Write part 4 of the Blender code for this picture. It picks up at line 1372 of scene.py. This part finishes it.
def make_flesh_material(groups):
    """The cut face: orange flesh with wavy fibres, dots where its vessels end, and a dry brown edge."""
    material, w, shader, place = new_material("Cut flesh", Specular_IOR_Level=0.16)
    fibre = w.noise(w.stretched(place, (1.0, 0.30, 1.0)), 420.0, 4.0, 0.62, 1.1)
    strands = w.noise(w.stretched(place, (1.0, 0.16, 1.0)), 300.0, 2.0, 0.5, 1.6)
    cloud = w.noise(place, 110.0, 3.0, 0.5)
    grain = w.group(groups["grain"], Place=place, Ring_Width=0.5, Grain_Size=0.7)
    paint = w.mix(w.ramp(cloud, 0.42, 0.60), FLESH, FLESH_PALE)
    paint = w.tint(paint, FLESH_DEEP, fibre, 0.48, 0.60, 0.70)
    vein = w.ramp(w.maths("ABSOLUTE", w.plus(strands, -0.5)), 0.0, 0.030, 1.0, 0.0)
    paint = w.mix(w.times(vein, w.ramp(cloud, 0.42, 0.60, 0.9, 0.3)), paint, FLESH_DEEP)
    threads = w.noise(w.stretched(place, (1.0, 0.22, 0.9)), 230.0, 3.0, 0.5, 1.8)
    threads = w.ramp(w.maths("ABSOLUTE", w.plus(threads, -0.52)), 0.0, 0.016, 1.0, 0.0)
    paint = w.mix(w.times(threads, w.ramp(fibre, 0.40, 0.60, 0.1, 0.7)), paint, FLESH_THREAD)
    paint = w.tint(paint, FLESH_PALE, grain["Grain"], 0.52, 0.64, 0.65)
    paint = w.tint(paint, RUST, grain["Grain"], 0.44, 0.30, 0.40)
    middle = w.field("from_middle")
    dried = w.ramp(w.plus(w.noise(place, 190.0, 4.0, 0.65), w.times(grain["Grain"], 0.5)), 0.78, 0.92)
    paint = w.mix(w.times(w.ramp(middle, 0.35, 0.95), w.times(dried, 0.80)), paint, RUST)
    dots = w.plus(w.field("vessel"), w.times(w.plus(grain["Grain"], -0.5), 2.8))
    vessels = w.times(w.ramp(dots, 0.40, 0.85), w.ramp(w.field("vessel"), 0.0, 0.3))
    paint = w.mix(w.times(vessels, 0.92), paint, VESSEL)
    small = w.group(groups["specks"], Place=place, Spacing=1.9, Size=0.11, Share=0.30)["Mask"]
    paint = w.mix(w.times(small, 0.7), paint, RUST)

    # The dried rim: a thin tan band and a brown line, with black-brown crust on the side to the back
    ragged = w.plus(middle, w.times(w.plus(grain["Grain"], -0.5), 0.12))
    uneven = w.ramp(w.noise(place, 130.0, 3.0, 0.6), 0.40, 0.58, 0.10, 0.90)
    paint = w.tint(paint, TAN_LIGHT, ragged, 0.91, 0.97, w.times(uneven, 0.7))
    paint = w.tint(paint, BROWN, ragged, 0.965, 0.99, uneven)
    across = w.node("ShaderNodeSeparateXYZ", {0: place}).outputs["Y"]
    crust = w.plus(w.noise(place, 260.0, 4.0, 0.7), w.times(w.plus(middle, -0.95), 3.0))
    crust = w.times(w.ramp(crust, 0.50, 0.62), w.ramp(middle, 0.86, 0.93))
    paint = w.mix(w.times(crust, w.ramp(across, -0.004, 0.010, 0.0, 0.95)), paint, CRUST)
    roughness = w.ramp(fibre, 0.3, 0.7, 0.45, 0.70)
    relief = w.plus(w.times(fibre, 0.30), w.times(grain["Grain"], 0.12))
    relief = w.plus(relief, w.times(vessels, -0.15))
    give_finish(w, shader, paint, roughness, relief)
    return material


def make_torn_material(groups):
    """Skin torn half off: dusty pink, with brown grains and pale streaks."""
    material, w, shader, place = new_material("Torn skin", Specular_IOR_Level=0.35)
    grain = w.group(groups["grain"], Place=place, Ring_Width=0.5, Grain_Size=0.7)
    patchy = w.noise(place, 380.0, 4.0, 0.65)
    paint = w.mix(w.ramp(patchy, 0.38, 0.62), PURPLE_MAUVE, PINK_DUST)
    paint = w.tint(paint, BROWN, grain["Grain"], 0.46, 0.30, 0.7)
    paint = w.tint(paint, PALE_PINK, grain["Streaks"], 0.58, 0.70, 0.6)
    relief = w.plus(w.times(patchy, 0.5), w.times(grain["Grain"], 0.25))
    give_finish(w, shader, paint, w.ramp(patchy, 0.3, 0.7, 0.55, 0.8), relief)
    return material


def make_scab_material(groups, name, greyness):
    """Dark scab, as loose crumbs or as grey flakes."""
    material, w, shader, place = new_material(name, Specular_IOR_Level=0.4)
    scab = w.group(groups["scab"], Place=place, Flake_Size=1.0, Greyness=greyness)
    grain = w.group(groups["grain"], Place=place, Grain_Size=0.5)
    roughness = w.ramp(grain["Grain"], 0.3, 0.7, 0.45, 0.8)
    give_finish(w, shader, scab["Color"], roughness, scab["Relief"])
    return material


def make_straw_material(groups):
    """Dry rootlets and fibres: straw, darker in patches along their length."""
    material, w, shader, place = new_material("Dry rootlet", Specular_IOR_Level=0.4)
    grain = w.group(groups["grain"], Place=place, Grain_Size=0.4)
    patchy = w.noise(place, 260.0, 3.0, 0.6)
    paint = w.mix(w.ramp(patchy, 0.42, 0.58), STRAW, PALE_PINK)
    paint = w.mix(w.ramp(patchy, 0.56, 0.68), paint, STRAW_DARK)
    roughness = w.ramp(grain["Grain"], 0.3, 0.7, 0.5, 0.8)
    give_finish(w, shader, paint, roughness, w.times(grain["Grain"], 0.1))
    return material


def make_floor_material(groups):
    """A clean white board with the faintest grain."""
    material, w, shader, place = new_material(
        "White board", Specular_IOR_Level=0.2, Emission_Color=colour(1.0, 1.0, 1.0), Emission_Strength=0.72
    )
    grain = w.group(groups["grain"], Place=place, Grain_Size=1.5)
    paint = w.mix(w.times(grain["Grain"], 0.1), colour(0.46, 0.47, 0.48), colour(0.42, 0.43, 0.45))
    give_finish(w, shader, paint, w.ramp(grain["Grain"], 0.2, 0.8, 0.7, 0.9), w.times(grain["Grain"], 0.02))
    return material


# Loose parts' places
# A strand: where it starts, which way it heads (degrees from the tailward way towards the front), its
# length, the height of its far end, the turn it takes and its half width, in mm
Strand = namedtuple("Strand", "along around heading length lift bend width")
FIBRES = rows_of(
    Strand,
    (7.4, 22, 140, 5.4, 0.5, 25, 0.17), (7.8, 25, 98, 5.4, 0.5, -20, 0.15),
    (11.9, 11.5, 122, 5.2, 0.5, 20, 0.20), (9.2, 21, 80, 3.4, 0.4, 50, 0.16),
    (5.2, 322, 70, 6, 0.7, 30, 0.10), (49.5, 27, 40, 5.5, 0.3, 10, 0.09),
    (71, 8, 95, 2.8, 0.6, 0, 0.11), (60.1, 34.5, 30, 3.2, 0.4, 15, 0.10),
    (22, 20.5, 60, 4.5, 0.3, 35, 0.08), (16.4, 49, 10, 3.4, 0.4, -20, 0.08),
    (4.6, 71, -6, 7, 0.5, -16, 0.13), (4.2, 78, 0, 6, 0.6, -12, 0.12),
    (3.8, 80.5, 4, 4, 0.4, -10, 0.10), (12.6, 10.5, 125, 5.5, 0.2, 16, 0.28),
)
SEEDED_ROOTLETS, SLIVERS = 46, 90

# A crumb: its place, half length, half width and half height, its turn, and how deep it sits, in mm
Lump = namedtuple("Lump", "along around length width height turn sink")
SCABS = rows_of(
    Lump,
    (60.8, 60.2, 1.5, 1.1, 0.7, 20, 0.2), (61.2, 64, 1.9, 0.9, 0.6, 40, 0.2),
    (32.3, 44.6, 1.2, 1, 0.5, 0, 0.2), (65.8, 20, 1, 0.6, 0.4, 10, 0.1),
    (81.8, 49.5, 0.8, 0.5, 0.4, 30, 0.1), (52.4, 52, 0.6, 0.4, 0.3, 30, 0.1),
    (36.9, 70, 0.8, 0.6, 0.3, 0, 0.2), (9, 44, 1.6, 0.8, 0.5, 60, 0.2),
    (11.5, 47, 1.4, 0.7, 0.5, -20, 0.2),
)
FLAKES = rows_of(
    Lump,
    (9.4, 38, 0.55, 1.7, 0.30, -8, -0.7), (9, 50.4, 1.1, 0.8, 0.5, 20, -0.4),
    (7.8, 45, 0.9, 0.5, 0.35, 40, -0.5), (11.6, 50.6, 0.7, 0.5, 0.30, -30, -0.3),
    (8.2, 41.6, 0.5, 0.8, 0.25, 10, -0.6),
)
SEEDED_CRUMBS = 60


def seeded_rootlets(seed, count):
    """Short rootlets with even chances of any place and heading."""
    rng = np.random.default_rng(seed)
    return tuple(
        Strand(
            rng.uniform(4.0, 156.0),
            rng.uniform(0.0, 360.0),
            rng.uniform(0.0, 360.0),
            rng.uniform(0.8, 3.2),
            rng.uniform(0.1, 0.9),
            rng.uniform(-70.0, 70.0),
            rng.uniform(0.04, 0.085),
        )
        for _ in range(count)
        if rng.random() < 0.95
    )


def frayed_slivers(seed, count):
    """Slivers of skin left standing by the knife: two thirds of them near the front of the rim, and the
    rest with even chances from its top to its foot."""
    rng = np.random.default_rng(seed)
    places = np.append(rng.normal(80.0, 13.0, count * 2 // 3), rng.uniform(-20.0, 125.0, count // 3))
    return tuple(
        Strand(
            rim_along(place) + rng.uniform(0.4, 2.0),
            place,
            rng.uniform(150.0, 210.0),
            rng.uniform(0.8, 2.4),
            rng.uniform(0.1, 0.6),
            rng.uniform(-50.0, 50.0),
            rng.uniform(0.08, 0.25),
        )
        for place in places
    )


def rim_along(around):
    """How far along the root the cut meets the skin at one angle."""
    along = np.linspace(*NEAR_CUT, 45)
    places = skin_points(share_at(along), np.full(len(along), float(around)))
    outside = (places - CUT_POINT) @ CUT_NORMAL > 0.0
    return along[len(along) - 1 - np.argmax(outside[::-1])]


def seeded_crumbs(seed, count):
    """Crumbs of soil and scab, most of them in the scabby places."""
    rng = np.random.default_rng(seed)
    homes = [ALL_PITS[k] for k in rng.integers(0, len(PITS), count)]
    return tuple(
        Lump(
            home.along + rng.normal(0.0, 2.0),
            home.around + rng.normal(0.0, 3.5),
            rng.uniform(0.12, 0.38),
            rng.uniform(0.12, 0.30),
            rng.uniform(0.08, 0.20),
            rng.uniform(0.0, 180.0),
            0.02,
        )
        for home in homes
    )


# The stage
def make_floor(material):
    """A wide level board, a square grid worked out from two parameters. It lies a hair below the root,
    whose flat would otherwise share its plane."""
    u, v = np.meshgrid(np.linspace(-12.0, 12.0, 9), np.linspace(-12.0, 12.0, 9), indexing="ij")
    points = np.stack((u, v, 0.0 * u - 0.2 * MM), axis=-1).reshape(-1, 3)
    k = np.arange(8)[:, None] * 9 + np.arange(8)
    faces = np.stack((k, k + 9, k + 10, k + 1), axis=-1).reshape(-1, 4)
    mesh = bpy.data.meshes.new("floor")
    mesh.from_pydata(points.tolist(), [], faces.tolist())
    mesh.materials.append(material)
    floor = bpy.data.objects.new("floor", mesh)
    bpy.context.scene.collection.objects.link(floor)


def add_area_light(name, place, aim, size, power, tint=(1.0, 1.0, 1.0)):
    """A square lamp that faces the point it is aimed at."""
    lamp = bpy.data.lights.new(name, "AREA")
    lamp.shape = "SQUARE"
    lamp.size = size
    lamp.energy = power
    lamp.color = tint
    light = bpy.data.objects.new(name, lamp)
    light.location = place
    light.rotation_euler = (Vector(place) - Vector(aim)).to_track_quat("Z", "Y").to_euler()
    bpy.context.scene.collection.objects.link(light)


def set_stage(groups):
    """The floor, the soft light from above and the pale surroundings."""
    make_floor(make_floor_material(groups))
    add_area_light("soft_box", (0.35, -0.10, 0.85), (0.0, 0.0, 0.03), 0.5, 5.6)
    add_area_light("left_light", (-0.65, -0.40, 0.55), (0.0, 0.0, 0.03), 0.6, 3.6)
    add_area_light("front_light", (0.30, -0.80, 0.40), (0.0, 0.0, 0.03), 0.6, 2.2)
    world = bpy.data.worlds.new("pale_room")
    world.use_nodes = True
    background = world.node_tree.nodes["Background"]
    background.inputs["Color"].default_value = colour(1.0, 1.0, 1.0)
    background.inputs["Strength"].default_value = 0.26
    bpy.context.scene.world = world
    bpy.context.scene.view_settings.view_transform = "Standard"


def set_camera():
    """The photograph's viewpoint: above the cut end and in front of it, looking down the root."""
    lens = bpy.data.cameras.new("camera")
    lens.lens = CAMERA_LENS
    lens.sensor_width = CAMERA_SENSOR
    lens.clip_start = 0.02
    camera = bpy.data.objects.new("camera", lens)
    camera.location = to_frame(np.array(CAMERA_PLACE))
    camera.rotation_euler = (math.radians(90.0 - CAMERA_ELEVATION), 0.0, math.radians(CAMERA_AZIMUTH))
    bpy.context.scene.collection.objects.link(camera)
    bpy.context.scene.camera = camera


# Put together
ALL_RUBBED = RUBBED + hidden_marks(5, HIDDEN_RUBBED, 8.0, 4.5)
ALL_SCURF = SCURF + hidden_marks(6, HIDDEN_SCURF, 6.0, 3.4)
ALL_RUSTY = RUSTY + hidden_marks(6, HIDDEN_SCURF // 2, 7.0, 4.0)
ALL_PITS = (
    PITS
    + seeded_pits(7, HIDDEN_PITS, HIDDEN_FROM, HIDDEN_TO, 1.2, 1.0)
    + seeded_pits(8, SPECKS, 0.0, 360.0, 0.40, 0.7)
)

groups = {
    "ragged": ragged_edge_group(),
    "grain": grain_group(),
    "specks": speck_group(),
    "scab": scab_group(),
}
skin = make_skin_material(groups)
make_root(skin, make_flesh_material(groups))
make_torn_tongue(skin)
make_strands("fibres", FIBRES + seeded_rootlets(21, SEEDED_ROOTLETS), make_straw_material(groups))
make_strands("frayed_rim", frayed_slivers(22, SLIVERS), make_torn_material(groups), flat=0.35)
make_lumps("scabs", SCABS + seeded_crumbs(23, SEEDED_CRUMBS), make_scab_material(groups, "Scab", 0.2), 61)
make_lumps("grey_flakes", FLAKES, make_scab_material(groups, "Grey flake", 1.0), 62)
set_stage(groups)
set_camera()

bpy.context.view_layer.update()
--------------------------------
_STATED EXERCISE:_
Give the lines again, exactly as they stand, from the beginning of the data through the line with "paint = w.mix(w.times(small, 0.7), paint, RUST)".

_SOLUTION FOR THIS TASK:_
Write part 4 of the Blender code for this picture. It picks up at line 1372 of scene.py. This part finishes it.
def make_flesh_material(groups):
    """The cut face: orange flesh with wavy fibres, dots where its vessels end, and a dry brown edge."""
    material, w, shader, place = new_material("Cut flesh", Specular_IOR_Level=0.16)
    fibre = w.noise(w.stretched(place, (1.0, 0.30, 1.0)), 420.0, 4.0, 0.62, 1.1)
    strands = w.noise(w.stretched(place, (1.0, 0.16, 1.0)), 300.0, 2.0, 0.5, 1.6)
    cloud = w.noise(place, 110.0, 3.0, 0.5)
    grain = w.group(groups["grain"], Place=place, Ring_Width=0.5, Grain_Size=0.7)
    paint = w.mix(w.ramp(cloud, 0.42, 0.60), FLESH, FLESH_PALE)
    paint = w.tint(paint, FLESH_DEEP, fibre, 0.48, 0.60, 0.70)
    vein = w.ramp(w.maths("ABSOLUTE", w.plus(strands, -0.5)), 0.0, 0.030, 1.0, 0.0)
    paint = w.mix(w.times(vein, w.ramp(cloud, 0.42, 0.60, 0.9, 0.3)), paint, FLESH_DEEP)
    threads = w.noise(w.stretched(place, (1.0, 0.22, 0.9)), 230.0, 3.0, 0.5, 1.8)
    threads = w.ramp(w.maths("ABSOLUTE", w.plus(threads, -0.52)), 0.0, 0.016, 1.0, 0.0)
    paint = w.mix(w.times(threads, w.ramp(fibre, 0.40, 0.60, 0.1, 0.7)), paint, FLESH_THREAD)
    paint = w.tint(paint, FLESH_PALE, grain["Grain"], 0.52, 0.64, 0.65)
    paint = w.tint(paint, RUST, grain["Grain"], 0.44, 0.30, 0.40)
    middle = w.field("from_middle")
    dried = w.ramp(w.plus(w.noise(place, 190.0, 4.0, 0.65), w.times(grain["Grain"], 0.5)), 0.78, 0.92)
    paint = w.mix(w.times(w.ramp(middle, 0.35, 0.95), w.times(dried, 0.80)), paint, RUST)
    dots = w.plus(w.field("vessel"), w.times(w.plus(grain["Grain"], -0.5), 2.8))
    vessels = w.times(w.ramp(dots, 0.40, 0.85), w.ramp(w.field("vessel"), 0.0, 0.3))
    paint = w.mix(w.times(vessels, 0.92), paint, VESSEL)
    small = w.group(groups["specks"], Place=place, Spacing=1.9, Size=0.11, Share=0.30)["Mask"]
    paint = w.mix(w.times(small, 0.7), paint, RUST)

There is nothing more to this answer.